5. Jangan ngambekan. Satu naskah ditolak, udah nggak mau nulis lagi. Oya, naskah yang ditolak satu penerbit bisa kita tawarkan ke penerbit lain. Karena setiap penerbit, setiap editor, memiliki pertimbangan berbeda akan sebuah naskah. Sisanya adalah keberuntungan Anda.

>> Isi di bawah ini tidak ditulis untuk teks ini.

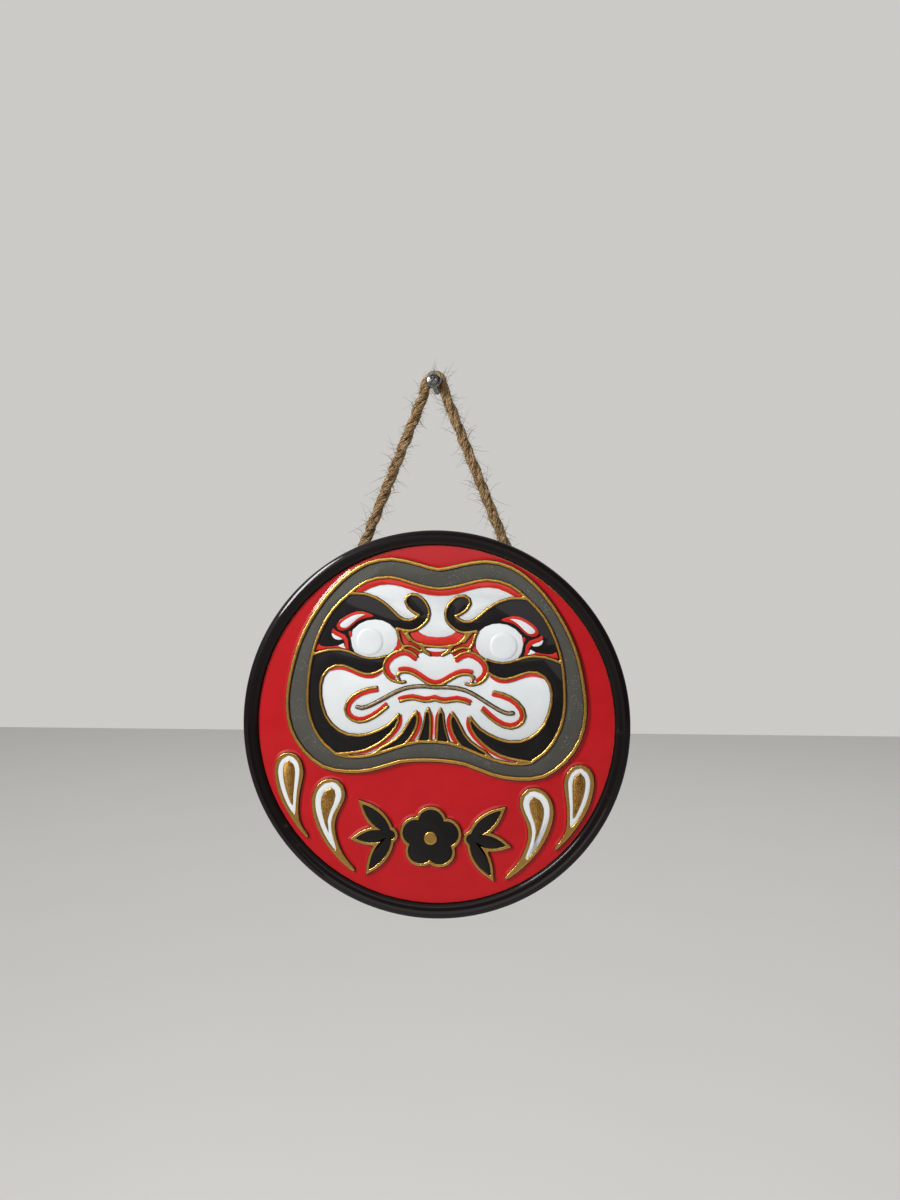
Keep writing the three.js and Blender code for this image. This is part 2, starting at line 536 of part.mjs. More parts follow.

Segitu dulu tips dari saya. Postingan berikutnya, saya akan coba berbagi tentang "Penerbit Nakal". Ayo tetap semangat menulis :)

Regards,

A

12 comments:

Sucie Nella Ardilla said...

mas tulisan saya udah bisa masuk daftar "layak terbit" belum ? ;;)
saya juga mau nerbitin bukut traveling, with konsep out of the box !! :D

ceritauciel.blogspot.com

Ariy said...

semangat menulisss Uciel :)

madu pahit said...

artikel yang inspiratif !! go ahead!!

Putrinyanormal.com said...

8 buku ??Subhanallah ..
bahagianya punya nama di buku yg dipajang Gramedia ,dan 8 buku yg berbeda pula .hebat ^^

penulis itu keren ,titip doa buat jadi penerusmu ya kak ..
di noted banget nih cara2 yg dikasih .salam kenal ..Barakallah

@puteriih

Ariy said...

@Putriih makasih :). Makasih juga sudah mampir di blog saya.

dee nicole said...

Wah mas ariy.. 3 bln-setahun apa ga lumuten tu?kalo yg disolo yg bagus mana mas?diantara setiaji ama tiga serangkai?

Ariy said...

hahaha...memang harus sabar sih. Tiga Serangkai bagus. Setiaji saya nggak tau malahan.

Fadhil Ali said...

Makasih banyak mas atas saran-sarannya bagi kita-kita yang ingin tembus ke penerbit.
Btw, aku dah baca sebagian buku-buku Mas. Nice job!
Keep writing.

fafablog said...

Terima kasih mas atas sarannya buat kita-kita yg ingin tembus ke penerbit. Btw, aku udah baca sebagian buku Mas, nice job!
Keep writing!

Ariy said...

terima kasih kembali. Terima kasih sudah mampir

Idham Siregar said...

Keren, dahsyat. Sukses terus Bang

Mita Budiningrum said...

Ka.. cara ngirim skenario ke luar negri gimana si..??